Scope creep is a huge risk factor to a project going off the rails. It’s also diabolically difficult to measure for two big reasons, both tied to Agile. Agile resists absolute scope measurement at the start of a project because Agile knows that no human or team of humans can possibly flesh out a project enough at the beginning to provide anything like a real estimate, and that effort to do so is both a waste of time and an exercise in aspirational thinking. Agile teams can provide high-level estimates, which are good, but which don’t even touch real scope. And then, there’s the problem of backlog grooming. During backlog grooming, the team provided details to some stories, breaks other stories into smaller component parts, adds stories to epics, and estimates stories by assigning point values. What this means is that from a metrics point of view every project will start smaller than it ends. Backlog grooming looks like scope creep.

Jira to the Rescue

Jira comes with some great out-of-the box reporting that you can use to look at scope creep.

  1. Version Report: The Version Report overlays the total story points with the number of unestimated stories. (Total story points is shown in the gray area of the graph, while unestimated stories are shown by the red line.) As the red line trends down, the gray area will increase. Any additional stories added (but not estimated) will show in the red line, so if there’s a big spike in the red line, or a large sudden increase in the gray area, you can assume there’s some sort of activity happening with scope. The Version Report is good, but not great because you can’t divorce scope creep from normal sprint activity.
  2. Epic Burndown Report: This report does a fantastic job at showing how many points were added to a particular epic. This is good for digging into a single epic, but, again, you’d expect that during the course of a sprint the stories will be getting fleshed out and new stories / points will be added.
  3. Cumulative Flow Diagram: In my humble opinion, the Flow Diagram is the prettiest of the Jira charts. It shows the total volume stories for the project, and overlays the to-do status with the done. At a glance, it shows an increase in stories over time, with a gradual chipping away at the stories that had been completed. Looking at the top line, I can see when new stories were added, and can identify spikes in new stories. Spikes might mean scope creep.

Cumulative Flow Diagram

The Product Manager Gut Check

Reporting is attractive, because it yields real numbers. But product managers have other ways of making sure the project is still in scope.
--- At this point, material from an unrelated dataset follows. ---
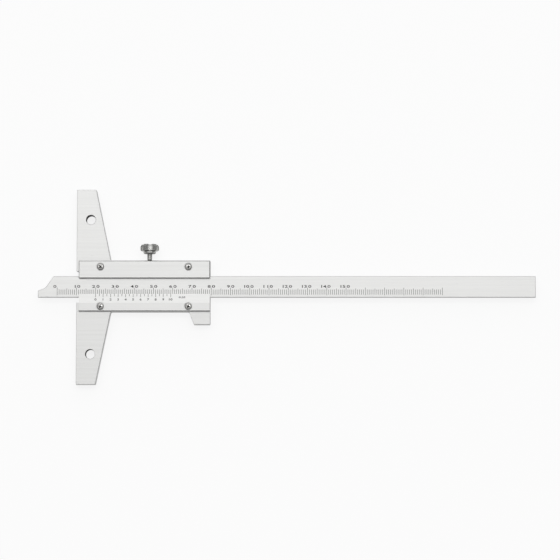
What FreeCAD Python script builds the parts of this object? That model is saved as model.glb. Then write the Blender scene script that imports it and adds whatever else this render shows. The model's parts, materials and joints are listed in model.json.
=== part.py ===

  1. Pre-Jira backlog builder: Every product manager has some sort of pre-Jira feature list kicking around on the hard drive. The list might or might not be used to build out Jira, but it’s what the product manager used to create that first stab at Jira. You can compare the epics / stories in the backlog to this first pass to see whether new features have been added to the project. If they have, you know that scope hasn’t been managed correctly.
  2. Icebox versions: Metal Toad projects get a non-release version called Icebox. We use Icebox to store great ideas that come up during the project. Icebox isn’t deep freeze. It’s dinner ready to go. If we have time, we can add Icebox issues to the project. If we don’t have time, we present the Icebox to the client as an output of the project itself. Other organizations / product managers have other ways of handling this same thing. It might be a placeholder line, which an “above / below the line” kind of prioritization. Or it might be the very very very last page of the 357-issues-long issue list, which includes things you’ll never get to. The important thing is that there’s a storage bucket for ideas that you choose not to build. If there’s no storage bucket, you’re either losing these great ideas, or you’re building them all into the project, which is the definition of scope creep.

Gut Check…

Finally, there is the gut check. Cruise the bullpen and ask the developers actually working on the project. If they say, “Yeah, we’re doing some things I didn’t think we’d be doing,” you’ve probably got some scope creep on your hands.